--- Task description ---
In the entries below, the lines from the one with "stud = make_stud(x)" through the one with "bpy.context.scene.collection.objects.link(empty)" are to be copied exactly; both ends count.

--- Data provided ---
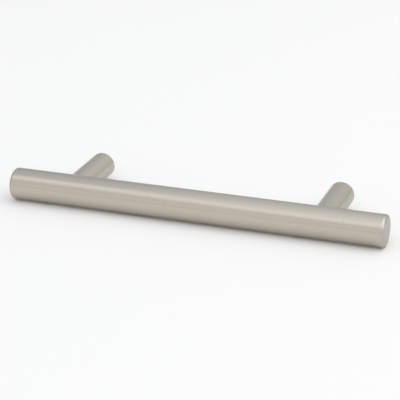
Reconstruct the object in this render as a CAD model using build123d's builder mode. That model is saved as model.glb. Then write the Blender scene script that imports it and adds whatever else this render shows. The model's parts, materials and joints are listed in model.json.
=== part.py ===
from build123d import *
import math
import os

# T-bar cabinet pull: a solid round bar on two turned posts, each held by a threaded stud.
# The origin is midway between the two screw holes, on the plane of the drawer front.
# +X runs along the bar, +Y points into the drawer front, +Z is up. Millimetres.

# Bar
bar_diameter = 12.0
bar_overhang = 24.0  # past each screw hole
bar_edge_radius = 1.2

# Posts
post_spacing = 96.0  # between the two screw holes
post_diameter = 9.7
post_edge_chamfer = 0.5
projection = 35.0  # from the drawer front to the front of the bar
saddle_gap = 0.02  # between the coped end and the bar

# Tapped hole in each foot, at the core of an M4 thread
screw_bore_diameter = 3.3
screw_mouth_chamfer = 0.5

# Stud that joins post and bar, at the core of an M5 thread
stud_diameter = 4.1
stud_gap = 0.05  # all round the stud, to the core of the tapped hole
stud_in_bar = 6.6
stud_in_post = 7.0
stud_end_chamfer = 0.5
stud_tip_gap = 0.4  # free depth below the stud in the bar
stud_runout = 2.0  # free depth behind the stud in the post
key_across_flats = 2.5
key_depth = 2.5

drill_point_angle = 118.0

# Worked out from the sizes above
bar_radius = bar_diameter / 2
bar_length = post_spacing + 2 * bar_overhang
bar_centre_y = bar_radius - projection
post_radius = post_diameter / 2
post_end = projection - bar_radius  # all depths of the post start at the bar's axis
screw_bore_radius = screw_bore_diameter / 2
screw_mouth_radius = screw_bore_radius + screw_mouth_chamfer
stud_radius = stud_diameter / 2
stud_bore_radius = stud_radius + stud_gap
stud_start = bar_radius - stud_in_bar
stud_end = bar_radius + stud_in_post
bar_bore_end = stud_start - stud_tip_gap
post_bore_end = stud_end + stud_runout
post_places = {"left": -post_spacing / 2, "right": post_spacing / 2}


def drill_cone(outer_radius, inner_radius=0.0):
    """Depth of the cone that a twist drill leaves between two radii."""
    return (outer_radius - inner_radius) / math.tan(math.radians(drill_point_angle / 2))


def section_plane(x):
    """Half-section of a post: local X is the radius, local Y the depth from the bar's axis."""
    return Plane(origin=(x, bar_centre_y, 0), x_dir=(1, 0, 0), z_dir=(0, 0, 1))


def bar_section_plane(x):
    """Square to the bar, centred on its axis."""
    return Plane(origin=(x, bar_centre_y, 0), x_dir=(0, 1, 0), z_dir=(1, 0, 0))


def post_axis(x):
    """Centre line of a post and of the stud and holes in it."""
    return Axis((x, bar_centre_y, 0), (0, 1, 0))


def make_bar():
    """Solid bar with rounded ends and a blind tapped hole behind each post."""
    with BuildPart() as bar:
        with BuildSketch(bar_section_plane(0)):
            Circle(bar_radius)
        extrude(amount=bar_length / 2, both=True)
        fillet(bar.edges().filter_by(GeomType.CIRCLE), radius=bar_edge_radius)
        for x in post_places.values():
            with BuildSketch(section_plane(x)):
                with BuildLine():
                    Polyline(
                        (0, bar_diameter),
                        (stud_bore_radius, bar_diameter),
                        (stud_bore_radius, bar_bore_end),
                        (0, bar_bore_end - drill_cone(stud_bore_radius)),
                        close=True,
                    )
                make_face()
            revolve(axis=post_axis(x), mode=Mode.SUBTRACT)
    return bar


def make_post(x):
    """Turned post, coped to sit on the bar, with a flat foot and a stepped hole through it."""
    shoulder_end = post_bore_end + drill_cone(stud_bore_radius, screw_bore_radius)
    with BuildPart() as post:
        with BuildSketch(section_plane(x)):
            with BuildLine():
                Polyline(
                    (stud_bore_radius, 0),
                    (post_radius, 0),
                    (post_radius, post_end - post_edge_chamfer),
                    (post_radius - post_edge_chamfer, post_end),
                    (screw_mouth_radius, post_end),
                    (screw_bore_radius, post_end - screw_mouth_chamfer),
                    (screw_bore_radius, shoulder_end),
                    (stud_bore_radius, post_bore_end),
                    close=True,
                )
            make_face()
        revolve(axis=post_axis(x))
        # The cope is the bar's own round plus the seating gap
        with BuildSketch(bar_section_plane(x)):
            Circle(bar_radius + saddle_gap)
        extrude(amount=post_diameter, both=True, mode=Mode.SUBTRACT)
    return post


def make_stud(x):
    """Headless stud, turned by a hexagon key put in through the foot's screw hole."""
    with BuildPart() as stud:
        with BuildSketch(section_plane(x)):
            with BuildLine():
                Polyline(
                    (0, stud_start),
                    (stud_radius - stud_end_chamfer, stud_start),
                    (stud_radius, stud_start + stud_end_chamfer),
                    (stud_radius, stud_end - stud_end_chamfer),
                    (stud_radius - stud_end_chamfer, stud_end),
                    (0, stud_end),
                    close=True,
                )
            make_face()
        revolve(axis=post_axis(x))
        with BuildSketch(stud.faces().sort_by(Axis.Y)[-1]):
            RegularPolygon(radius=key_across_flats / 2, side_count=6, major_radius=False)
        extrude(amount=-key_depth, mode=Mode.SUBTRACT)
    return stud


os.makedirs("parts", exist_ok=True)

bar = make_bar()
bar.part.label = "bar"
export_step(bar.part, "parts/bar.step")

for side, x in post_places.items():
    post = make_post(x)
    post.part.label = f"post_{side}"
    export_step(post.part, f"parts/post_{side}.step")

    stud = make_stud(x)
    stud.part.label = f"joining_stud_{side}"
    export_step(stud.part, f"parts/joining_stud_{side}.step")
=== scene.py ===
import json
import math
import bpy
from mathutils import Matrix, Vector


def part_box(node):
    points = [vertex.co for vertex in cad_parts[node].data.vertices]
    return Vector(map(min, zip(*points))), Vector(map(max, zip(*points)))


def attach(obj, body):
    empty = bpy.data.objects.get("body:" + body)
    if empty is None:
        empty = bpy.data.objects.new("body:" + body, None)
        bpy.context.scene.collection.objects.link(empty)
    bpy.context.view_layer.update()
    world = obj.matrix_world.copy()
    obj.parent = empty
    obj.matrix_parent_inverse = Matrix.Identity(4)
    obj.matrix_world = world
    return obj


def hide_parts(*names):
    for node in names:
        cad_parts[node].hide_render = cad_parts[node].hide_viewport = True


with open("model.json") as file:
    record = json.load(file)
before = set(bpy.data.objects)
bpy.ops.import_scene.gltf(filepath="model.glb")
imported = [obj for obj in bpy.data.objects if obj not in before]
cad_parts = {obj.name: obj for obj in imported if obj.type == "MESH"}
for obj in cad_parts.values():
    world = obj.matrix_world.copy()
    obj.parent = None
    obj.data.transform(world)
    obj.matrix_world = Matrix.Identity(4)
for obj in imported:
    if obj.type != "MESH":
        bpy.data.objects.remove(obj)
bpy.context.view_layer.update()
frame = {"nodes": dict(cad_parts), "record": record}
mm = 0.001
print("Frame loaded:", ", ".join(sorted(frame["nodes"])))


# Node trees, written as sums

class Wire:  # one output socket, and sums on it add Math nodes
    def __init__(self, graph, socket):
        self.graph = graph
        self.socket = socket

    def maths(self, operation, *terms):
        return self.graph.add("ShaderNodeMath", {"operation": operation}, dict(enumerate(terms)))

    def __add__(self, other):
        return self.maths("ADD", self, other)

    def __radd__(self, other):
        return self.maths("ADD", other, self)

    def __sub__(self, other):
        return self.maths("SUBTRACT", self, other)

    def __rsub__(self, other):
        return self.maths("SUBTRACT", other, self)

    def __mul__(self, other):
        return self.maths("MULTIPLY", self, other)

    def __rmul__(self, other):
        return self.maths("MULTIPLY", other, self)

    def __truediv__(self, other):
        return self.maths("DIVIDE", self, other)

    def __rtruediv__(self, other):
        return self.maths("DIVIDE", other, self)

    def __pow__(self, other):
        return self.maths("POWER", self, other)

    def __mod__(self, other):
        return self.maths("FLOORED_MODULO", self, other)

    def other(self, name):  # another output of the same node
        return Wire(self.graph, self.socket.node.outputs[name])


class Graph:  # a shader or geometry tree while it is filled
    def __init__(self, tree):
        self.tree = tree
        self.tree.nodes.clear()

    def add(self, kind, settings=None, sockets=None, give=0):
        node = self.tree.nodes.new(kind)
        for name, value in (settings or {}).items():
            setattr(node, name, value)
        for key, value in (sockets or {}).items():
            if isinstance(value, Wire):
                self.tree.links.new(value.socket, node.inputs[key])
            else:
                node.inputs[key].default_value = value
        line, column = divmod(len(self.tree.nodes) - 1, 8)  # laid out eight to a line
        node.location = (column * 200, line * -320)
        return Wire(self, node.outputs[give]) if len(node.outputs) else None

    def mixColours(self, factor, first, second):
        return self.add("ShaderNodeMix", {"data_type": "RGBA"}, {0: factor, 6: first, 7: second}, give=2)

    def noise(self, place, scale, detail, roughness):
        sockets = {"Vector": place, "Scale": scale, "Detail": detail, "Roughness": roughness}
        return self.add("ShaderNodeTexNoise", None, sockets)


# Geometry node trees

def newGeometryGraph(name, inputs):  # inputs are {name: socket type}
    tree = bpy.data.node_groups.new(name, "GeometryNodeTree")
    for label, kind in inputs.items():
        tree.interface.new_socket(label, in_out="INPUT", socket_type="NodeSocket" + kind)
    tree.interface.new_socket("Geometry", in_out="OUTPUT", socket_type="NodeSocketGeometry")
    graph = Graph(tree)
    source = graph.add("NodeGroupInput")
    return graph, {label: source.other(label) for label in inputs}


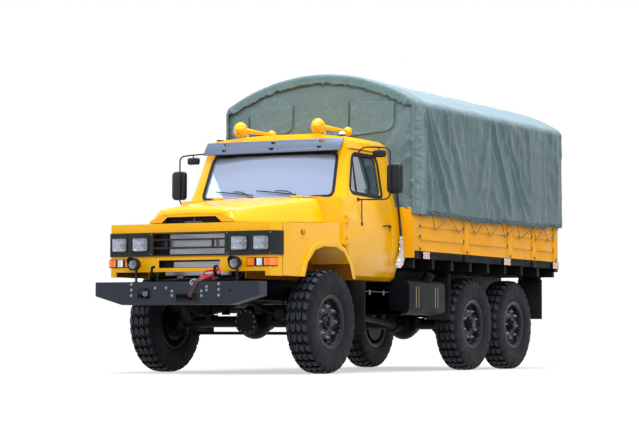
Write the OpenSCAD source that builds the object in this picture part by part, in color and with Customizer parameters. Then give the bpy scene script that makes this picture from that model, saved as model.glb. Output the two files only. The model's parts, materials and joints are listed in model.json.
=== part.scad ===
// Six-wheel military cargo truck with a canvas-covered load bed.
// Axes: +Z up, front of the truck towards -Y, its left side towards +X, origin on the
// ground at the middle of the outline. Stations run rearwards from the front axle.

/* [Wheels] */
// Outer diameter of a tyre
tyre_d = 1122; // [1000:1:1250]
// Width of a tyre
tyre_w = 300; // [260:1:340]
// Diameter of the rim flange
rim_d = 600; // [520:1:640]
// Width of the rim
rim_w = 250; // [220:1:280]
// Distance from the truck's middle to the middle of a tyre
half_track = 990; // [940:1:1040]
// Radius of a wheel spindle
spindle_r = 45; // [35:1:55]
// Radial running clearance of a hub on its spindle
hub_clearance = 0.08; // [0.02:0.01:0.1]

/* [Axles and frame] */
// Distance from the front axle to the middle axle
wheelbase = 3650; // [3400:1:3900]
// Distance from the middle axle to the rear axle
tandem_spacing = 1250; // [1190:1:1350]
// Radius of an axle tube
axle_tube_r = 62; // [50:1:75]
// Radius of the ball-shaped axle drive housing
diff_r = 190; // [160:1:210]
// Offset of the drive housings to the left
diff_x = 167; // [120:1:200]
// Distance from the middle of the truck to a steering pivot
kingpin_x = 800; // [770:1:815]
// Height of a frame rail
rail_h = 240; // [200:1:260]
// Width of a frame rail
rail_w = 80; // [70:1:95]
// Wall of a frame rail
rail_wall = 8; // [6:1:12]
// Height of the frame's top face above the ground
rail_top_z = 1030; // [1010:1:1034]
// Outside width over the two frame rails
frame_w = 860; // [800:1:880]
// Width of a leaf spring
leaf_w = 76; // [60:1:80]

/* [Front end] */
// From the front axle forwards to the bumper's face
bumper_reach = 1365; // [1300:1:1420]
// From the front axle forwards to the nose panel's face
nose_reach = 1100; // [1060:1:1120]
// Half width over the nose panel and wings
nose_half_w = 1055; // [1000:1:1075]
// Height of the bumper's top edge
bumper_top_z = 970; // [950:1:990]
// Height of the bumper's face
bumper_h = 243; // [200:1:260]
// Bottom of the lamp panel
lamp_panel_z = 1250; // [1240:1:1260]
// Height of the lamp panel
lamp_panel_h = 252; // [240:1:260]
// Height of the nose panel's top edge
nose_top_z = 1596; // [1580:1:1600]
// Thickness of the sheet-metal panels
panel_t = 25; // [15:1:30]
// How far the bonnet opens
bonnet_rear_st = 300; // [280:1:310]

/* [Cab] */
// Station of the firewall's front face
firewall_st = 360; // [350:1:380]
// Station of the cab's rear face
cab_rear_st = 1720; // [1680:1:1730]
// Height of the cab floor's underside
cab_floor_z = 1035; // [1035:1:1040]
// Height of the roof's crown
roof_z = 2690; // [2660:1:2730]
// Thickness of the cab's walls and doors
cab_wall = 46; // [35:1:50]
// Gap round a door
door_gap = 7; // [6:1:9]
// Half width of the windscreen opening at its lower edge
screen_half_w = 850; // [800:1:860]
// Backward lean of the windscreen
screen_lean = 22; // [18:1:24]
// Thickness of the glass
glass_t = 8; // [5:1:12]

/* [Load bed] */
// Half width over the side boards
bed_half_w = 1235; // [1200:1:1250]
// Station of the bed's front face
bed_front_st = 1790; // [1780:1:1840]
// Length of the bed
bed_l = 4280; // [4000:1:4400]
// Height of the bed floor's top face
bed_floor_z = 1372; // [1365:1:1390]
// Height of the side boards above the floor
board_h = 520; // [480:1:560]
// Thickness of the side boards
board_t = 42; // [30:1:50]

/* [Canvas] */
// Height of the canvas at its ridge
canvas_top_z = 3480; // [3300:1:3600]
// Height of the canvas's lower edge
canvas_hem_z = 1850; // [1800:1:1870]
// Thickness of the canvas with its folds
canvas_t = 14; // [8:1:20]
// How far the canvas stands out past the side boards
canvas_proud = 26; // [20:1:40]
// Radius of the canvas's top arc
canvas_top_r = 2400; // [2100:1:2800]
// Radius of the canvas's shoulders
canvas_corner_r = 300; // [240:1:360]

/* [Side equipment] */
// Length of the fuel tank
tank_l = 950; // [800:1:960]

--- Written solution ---
    stud = make_stud(x)
    stud.part.label = f"joining_stud_{side}"
    export_step(stud.part, f"parts/joining_stud_{side}.step")
=== scene.py ===
import json
import math
import bpy
from mathutils import Matrix, Vector


def part_box(node):
    points = [vertex.co for vertex in cad_parts[node].data.vertices]
    return Vector(map(min, zip(*points))), Vector(map(max, zip(*points)))


def attach(obj, body):
    empty = bpy.data.objects.get("body:" + body)
    if empty is None:
        empty = bpy.data.objects.new("body:" + body, None)
        bpy.context.scene.collection.objects.link(empty)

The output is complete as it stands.